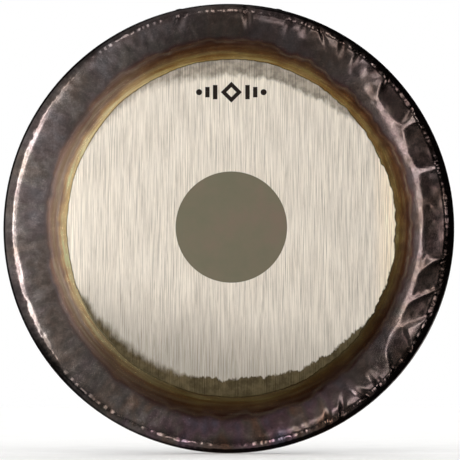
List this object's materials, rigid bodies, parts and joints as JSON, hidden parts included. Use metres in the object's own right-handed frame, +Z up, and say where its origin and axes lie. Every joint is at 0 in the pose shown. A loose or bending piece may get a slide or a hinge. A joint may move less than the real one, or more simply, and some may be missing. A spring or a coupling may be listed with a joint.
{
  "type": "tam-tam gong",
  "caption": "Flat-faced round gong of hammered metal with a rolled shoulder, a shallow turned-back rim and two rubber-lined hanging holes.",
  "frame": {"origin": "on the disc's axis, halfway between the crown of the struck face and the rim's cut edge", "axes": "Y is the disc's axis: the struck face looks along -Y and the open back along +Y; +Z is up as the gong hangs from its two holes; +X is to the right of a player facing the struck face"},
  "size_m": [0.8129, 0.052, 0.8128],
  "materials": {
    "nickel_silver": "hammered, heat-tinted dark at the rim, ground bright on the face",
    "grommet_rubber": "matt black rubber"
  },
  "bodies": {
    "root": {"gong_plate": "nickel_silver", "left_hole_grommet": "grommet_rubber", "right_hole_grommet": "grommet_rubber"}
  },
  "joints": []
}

Given task: Write down every line of the data exactly as it appears above.

Result of the exercise:
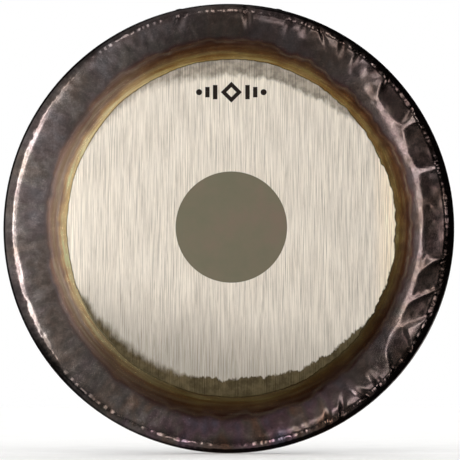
List this object's materials, rigid bodies, parts and joints as JSON, hidden parts included. Use metres in the object's own right-handed frame, +Z up, and say where its origin and axes lie. Every joint is at 0 in the pose shown. A loose or bending piece may get a slide or a hinge. A joint may move less than the real one, or more simply, and some may be missing. A spring or a coupling may be listed with a joint.
{
  "type": "tam-tam gong",
  "caption": "Flat-faced round gong of hammered metal with a rolled shoulder, a shallow turned-back rim and two rubber-lined hanging holes.",
  "frame": {"origin": "on the disc's axis, halfway between the crown of the struck face and the rim's cut edge", "axes": "Y is the disc's axis: the struck face looks along -Y and the open back along +Y; +Z is up as the gong hangs from its two holes; +X is to the right of a player facing the struck face"},
  "size_m": [0.8129, 0.052, 0.8128],
  "materials": {
    "nickel_silver": "hammered, heat-tinted dark at the rim, ground bright on the face",
    "grommet_rubber": "matt black rubber"
  },
  "bodies": {
    "root": {"gong_plate": "nickel_silver", "left_hole_grommet": "grommet_rubber", "right_hole_grommet": "grommet_rubber"}
  },
  "joints": []
}